▶ **EXERCISE GOAL**
Determine the number of lines where "objects" occurs and reply with that number by itself.

▶ **GIVEN MATERIAL**
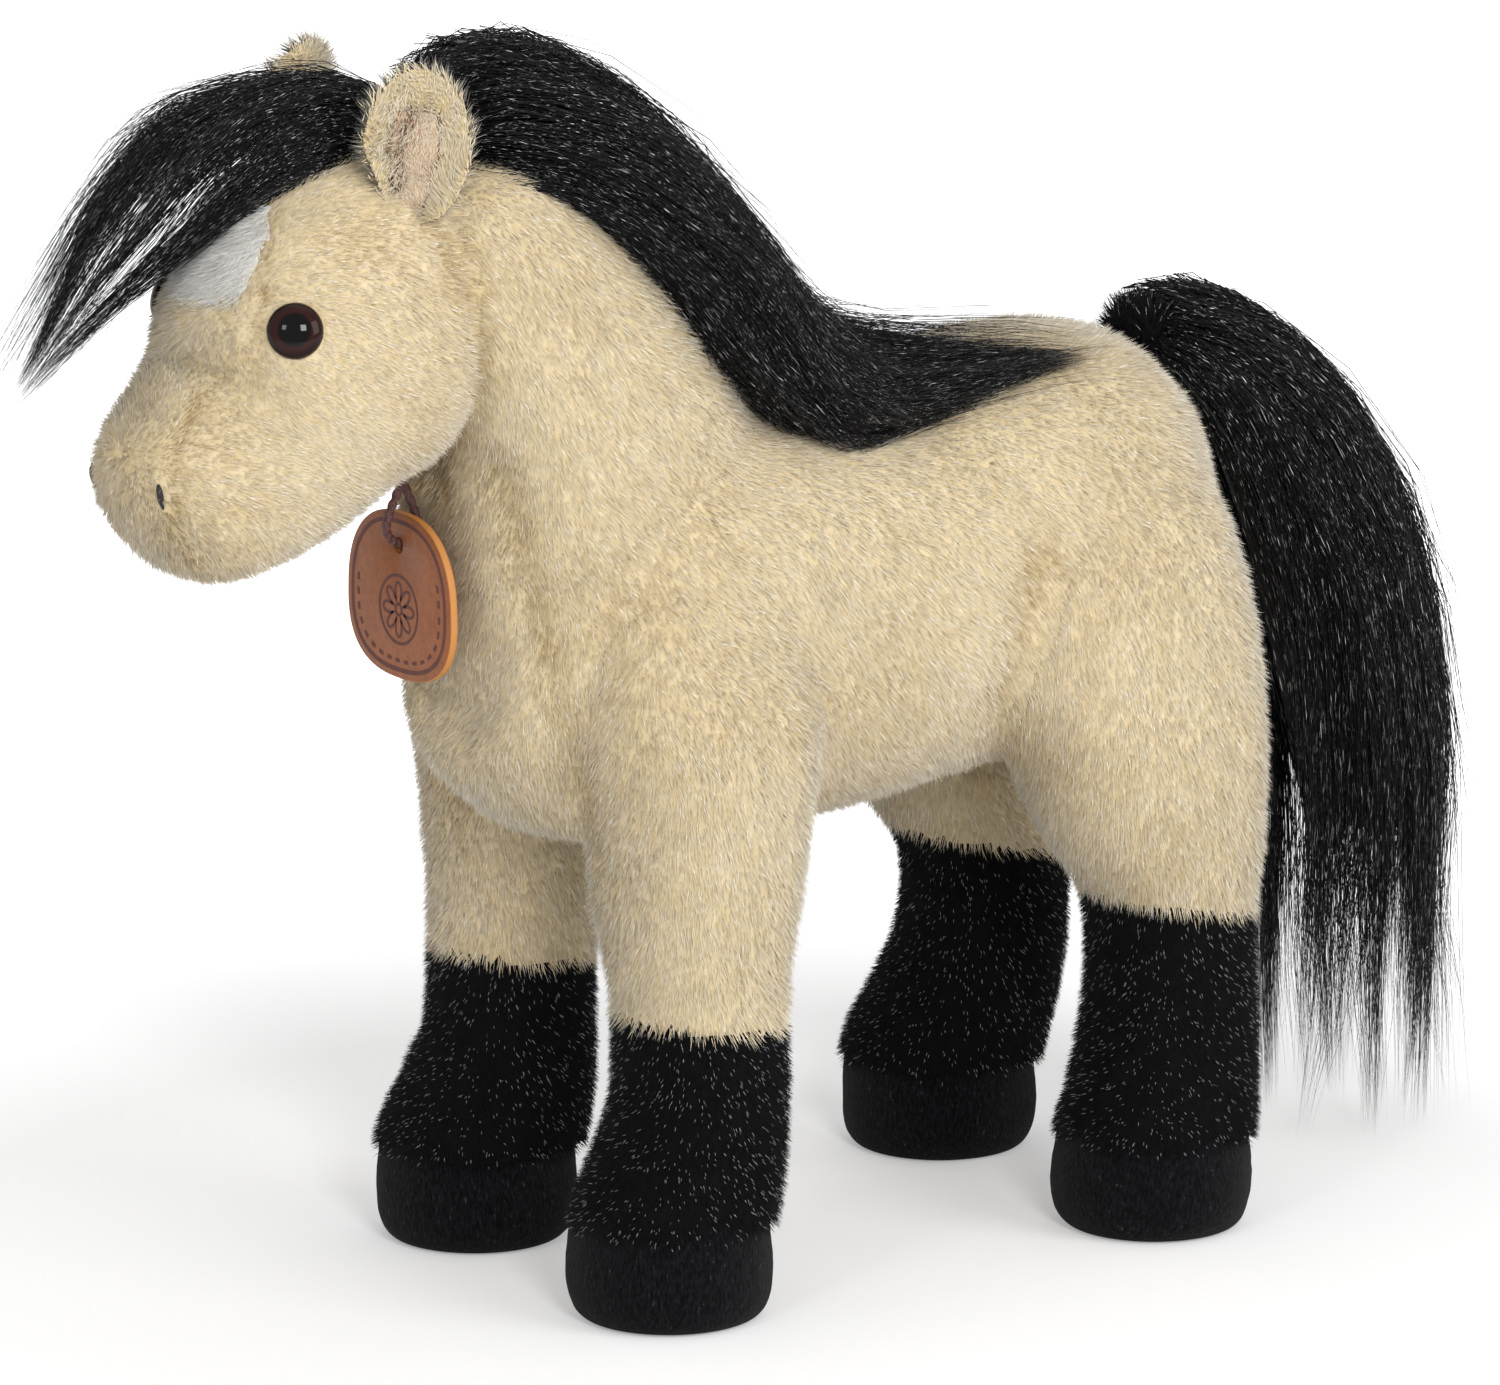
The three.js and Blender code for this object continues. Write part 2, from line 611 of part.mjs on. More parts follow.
for (const leg of legs) {
  const foot = new THREE.Vector3(leg.x, leg.y, 0);
  const shell = leg.outside.subtract(leg.inside);
  const seamNormal = new THREE.Vector3(Math.sin(leg.sockTilt), 0, Math.cos(leg.sockTilt));
  const seamReach = seamNormal.dot(new THREE.Vector3(leg.x, leg.y, leg.sockTop));
  const upper = shell.trimByPlane(seamNormal.toArray(), seamReach + seamGap);
  const lower = shell.trimByPlane(seamNormal.clone().negate().toArray(), -seamReach)
    .trimByPlane(upward.toArray(), hoofHeight);
  const hoof = turnedSolid(hoofOutline, hoofSegments, foot, upward);
  const hoofFilling = turnedSolid(hoofFillingOutline, hoofSegments, foot, upward);
  const filling = leg.filling.trimByPlane(upward.toArray(), hoofHeight).add(hoofFilling);
  addPiece(`leg_cover_${leg.name}`, subtractAll(upper, [torso.cleared, neck.cleared]), dunPlush);
  addPiece(`sock_${leg.name}`, lower, blackPlush);
  addPiece(`hoof_cover_${leg.name}`, hoof, blackVelour);
  addPiece(`sole_${leg.name}`, turnedSolid(soleOutline, hoofSegments, foot, upward), blackVelour);
  addPiece(`leg_filling_${leg.name}`, subtractAll(filling, [torso.cleared, neck.cleared]), fibreFilling);
}

// Ears: a cupped plush leaf with a thinner lining in its cup. The left one is drawn, and the right one
// mirrors it.
const earShareOnHead = 0.24;
const earAngleOnHead = THREE.MathUtils.degToRad(33);
const earCurve = new THREE.CatmullRomCurve3(earShares.map(([rise, half, cup]) =>
  new THREE.Vector3(rise * earHeight, half * earWidth, cup * earCup)));
const earBase = formPoint(headForm, earShareOnHead, earAngleOnHead);
const earRise = new THREE.Vector3(Math.sin(earLean), -Math.sin(earSplay), 1).normalize();
const earTurned = new THREE.Vector3(-Math.cos(earTurn), Math.sin(earTurn), 0);
const earHinge = earTurned.projectOnPlane(earRise).normalize();
const earFacing = earRise.clone().cross(earHinge);
const earFrame = new THREE.Matrix4().makeBasis(earHinge, earFacing, earRise).setPosition(earBase);

// A leaf between two shares of the ear's height: its back lies at a clearance before the cup's own face.
function earLeaf(plan) {
  const rows = 7;
  const columns = 6;
  const points = [];
  const triangles = [];
  for (const face of [0, 1]) {
    for (let row = 0; row <= rows; row += 1) {
      const section = earCurve.getPoint(plan.low + (plan.high - plan.low) * (row / rows));
      for (let column = 0; column <= columns; column += 1) {
        const side = (2 * column) / columns - 1;
        const sideways = side * section.y * plan.widthShare;
        const cupFace = section.z * (sideways / section.y) ** 2 - 0.5 * earCup;
        const thickness = plan.thickness * (1 - 0.5 * side ** 2);
        const depth = cupFace + plan.offset + face * thickness;
        const point = new THREE.Vector3(sideways, depth, section.x).applyMatrix4(earFrame);
        points.push(point.x, plan.mirror * point.y, point.z);
      }
    }
  }
  const at = (face, row, column) => (face * (rows + 1) + row) * (columns + 1) + column;
  const addQuad = (a, b, c, d) => {
    triangles.push(...(plan.mirror > 0 ? [a, b, c, a, c, d] : [a, c, b, a, d, c]));
  };
  for (let row = 0; row < rows; row += 1) {
    for (let column = 0; column < columns; column += 1) {
      const beside = column + 1;
      addQuad(at(0, row, column), at(0, row, beside), at(0, row + 1, beside), at(0, row + 1, column));
      addQuad(at(1, row, column), at(1, row + 1, column), at(1, row + 1, beside), at(1, row, beside));
    }
    addQuad(at(0, row, 0), at(0, row + 1, 0), at(1, row + 1, 0), at(1, row, 0));
    addQuad(at(0, row, columns), at(1, row, columns), at(1, row + 1, columns), at(0, row + 1, columns));
  }
  for (let column = 0; column < columns; column += 1) {
    addQuad(at(0, 0, column), at(1, 0, column), at(1, 0, column + 1), at(0, 0, column + 1));
    addQuad(at(0, rows, column), at(0, rows, column + 1), at(1, rows, column + 1), at(1, rows, column));
  }
  return { points, triangles };
}
const earPlans = [{ name: 'left', mirror: 1 }, { name: 'right', mirror: -1 }];
const headClearedSkin = formSkin(headForm, skinSteps.head.around, 2, seamGap);
const neckClearedSkin = formSkin(neckForm, skinSteps.neck.around, 1, seamGap);
for (const plan of earPlans) {
  const cover = earLeaf({ low: 0, high: 1, widthShare: 1, offset: -earThickness, thickness: earThickness,
    mirror: plan.mirror });
  const lining = earLeaf({ low: 0.17, high: 0.9, widthShare: 0.72, offset: seamGap,
    thickness: earLiningThickness, mirror: plan.mirror });
  const pivot = new THREE.Vector3(earBase.x, plan.mirror * earBase.y, earBase.z);
  const axis = new THREE.Vector3(earHinge.x, plan.mirror * earHinge.y, earHinge.z);
  const foldSteps = 3;
  const cutters = [];
  for (let step = 0; step <= foldSteps; step += 1) {
    const angle = (plan.mirror * earFoldRange * step) / foldSteps;
    cutters.push(solidOf(turnedAbout(headClearedSkin, pivot, axis, angle)));
    cutters.push(solidOf(turnedAbout(neckClearedSkin, pivot, axis, angle)));
  }
  addPiece(`ear_cover_${plan.name}`, subtractAll(solidOf(cover), cutters), dunPlush);
  addPiece(`ear_lining_${plan.name}`, subtractAll(solidOf(lining), cutters), earLiningFabric);
}

// Hair: fluted masses of locks. The mane lies over the crest and down the left side, and the forelock
// over the brow.
const maneForm = makeForm(
  maneShares,
  { length: maneLength, width: maneWidth, depth: maneDrop, roll: maneRoll },
  frameAt(new THREE.Vector3(maneRootX, 0, maneRootZ), new THREE.Vector3(1, 0, 0), across),
  { depthShare: 0.05, count: 9 },
);
const hairSegments = 24;
const maneCutters = [torso.cleared, neck.cleared, head.cleared];
addPiece('mane', subtractAll(solidOf(formSkin(maneForm, hairSegments, 1)), maneCutters), blackHair);
const forelockForm = makeForm(
  forelockShares,
  { length: forelockLength, width: forelockWidth, depth: forelockDrop },
  frameAt(new THREE.Vector3(forelockRootX, 0, forelockRootZ), new THREE.Vector3(-1, 0, 0),
    across.clone().negate()),
  { depthShare: 0.05, count: 8 },
);
const maneCleared = solidOf(formSkin(maneForm, hairSegments, 1, seamGap));
addPiece(
  'forelock',
  subtractAll(solidOf(formSkin(forelockForm, hairSegments, 1)), [head.cleared, neck.cleared, maneCleared]),
  blackHair,
);

// Tail: hair in an arc from the dock to above the floor, hollowed to clear the rump over its whole travel.
const tailForm = makeForm(
  tailShares,
  { length: tailLength, width: tailWidth, depth: tailDrop, girth: tailLength },
  frameAt(dockCentre, new THREE.Vector3(1, 0, 0), across),
  { depthShare: 0.05, count: 9 },
);
const torsoClearedSkin = formSkin(torsoForm, skinSteps.torso.around, 1, seamGap);
const travelSteps = [0, 0.5, 1];
const tailCutters = [dockSocket];
for (const lift of travelSteps) {
  const lifted = turnedAbout(torsoClearedSkin, dockCentre, across, lift * tailLiftRange);
  for (const swing of [-1, -0.5, 0, 0.5, 1]) {
    const axis = new THREE.Vector3(1, 0, 0).applyAxisAngle(across, lift * tailLiftRange);
    tailCutters.push(solidOf(turnedAbout(lifted, dockCentre, axis, swing * tailSwingRange)));
  }
}
addPiece('tail', subtractAll(solidOf(formSkin(tailForm, hairSegments, 1)), tailCutters), blackHair);

// Hang tag: a rounded leather plate with an eyelet hole near its top.
const tagTop = throatZ - tagHang;
function tagOutline() {
  const outline = new THREE.Shape();
  const steps = 32;
  const tagRoundness = 2.5;
  for (let step = 0; step < steps; step += 1) {
    const angle = (2 * Math.PI * step) / steps;
    const bulge = (value) => Math.sign(value) * Math.abs(value) ** (2 / tagRoundness);
    const narrow = 1 - 0.08 * Math.sin(angle);
    const x = (tagWidth / 2 - tagEdgeRound) * narrow * bulge(Math.cos(angle));
    const y = (tagHeight / 2 - tagEdgeRound) * bulge(Math.sin(angle)) - tagHeight / 2;
    if (step === 0) outline.moveTo(x, y);
    else outline.lineTo(x, y);
  }
  outline.closePath();
  const hole = new THREE.Path();
  hole.absarc(0, -tagHoleDrop, tagHoleRadius + tagEdgeRound, 0, 2 * Math.PI, true);
  outline.holes.push(hole);
  return outline;
}
const tagPlate = new THREE.ExtrudeGeometry(tagOutline(), {
  depth: tagThickness - 2 * tagEdgeRound,
  bevelThickness: tagEdgeRound,
  bevelSize: tagEdgeRound,
  bevelSegments: 1,
  curveSegments: 8,
});
const tagFrame = frameAt(
  new THREE.Vector3(tagPlaneX, 0, tagTop), across.clone().negate(), upward);
tagPlate.translate(0, 0, -tagThickness / 2 + tagEdgeRound).applyMatrix4(tagFrame);
addPiece('hang_tag', solidOf(tagPlate), tanLeather);

// Tag cord: a limp loop from the throat down before the tag, through its hole and up behind it.
const cordPoints = [
  [-125.6, -1.7, 224],
  [-125.6, -1.7, 221.4],
  [-125.7, -1.65, 218.6],
  [-126.3, -1.5, 215],
  [-127.4, -1.2, 211.4],
  [-128.8, -0.7, 207.8],
  [-129.7, -0.2, 204.2],
  [-129.1, 0, 201.3],
  [-127.2, 0, 199.5],
  [-125, 0, 198.9],
  [-122.8, 0, 199.5],
  [-120.9, 0, 201.3],
  [-120.3, 0.2, 204.2],
  [-121.2, 0.7, 207.8],
  [-122.6, 1.2, 211.4],
  [-123.7, 1.5, 215],
  [-124.3, 1.65, 218.6],
  [-124.4, 1.7, 221.4],
  [-124.4, 1.7, 224],
];
const cordRoute = new THREE.CatmullRomCurve3(cordPoints.map(([x, y, z]) => new THREE.Vector3(x, y, z)));
const cordSection = new THREE.Shape();
const cordSides = 8;
for (let side = 0; side < cordSides; side += 1) {
  const angle = (2 * Math.PI * side) / cordSides;
  const x = (cordDiameter / 2) * Math.cos(angle);
  const y = (cordDiameter / 2) * Math.sin(angle);
  if (side === 0) cordSection.moveTo(x, y);
  else cordSection.lineTo(x, y);
}
cordSection.closePath();
const cordTube = new THREE.ExtrudeGeometry(cordSection, { steps: 28, extrudePath: cordRoute });
addPiece('tag_cord', solidOf(cordTube), brownCord);

export default pony;
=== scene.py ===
"""Dresses the standing plush pony: stuffed body and its pile, socks, hooves, hair, eyes, ears and hang tag.

Lengths in this file are millimetres until a mesh is made, which is in metres. The nose points along -X, the
pony's left side along -Y, and the soles stand at height zero.
"""
import json
import logging
import math
from collections.abc import Callable
from dataclasses import dataclass, field
from enum import Enum
from functools import partial

import bmesh
import bpy
import numpy as np
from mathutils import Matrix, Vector
from mathutils.bvhtree import BVHTree


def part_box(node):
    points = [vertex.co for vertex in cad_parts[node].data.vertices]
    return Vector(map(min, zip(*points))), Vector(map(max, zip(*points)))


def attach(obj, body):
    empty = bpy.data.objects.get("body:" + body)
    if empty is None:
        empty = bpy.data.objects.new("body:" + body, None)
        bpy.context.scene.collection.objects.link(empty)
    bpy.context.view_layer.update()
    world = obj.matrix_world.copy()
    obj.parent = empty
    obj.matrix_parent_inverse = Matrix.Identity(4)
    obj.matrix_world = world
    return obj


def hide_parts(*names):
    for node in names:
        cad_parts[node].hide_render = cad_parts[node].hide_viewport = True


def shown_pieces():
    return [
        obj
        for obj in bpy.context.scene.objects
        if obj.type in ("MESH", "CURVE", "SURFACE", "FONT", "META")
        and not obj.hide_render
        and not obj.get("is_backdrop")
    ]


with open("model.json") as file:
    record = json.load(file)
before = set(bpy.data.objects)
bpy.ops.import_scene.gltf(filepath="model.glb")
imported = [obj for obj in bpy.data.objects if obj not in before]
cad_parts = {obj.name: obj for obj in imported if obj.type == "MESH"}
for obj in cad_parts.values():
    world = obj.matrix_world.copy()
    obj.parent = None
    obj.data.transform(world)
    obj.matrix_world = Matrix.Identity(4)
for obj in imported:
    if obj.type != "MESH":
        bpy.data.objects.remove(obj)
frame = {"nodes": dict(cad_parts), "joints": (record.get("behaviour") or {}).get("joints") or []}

LOG = logging.getLogger("pony")
METRES = 0.001
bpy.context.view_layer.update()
# How far along X the figure stands from the place that its forms are given at.
FIGURE_SHIFT = 10.3
LEGS = ("front_left", "front_right", "hind_left", "hind_right")
HOOF_HEIGHT = 28.0
# The legs' fabric reaches down to here, inside the hoof covers.
FABRIC_LOW = HOOF_HEIGHT - 3
# No fibre comes nearer to the floor than this.
FLOOR_GAP = 0.8
BAKE_MAP = "OFBake"
# The map's tone of the few fibres whose colour holds a painted highlight.
GLINT_TONE = 0.94
# The most fibres of pile and the most faces of strands that one piece holds, which keeps each piece light.
PIECE_FIBRES = 48000
PIECE_FACES = 190000
# The angles of a fibre's three corners, and how their tones differ on the map.
CORNERS = np.array([0, 2, 4]) * math.pi / 3
CORNER_TONES = np.array([-0.012, 0.0, 0.012])
Array = np.ndarray
Adder = Callable[..., bpy.types.Node]


def linear(code: str) -> tuple[float, float, float, float]:
    """Turns an sRGB hex colour into a linear one.

    Args:
        code: The colour as #rrggbb.

    Returns:
        Red, green, blue and an alpha of one, linear.
    """
    parts = [int(code[i:i + 2], 16) / 255 for i in (1, 3, 5)]
    bent = [c / 12.92 if c <= 0.04045 else ((c + 0.055) / 1.055) ** 2.4 for c in parts]
    return (*bent, 1.0)


def unit(vectors: Array) -> Array:
    """Scales vectors to length one along the last axis."""
    return vectors / np.maximum(np.linalg.norm(vectors, axis=-1, keepdims=True), 1e-9)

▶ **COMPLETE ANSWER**
7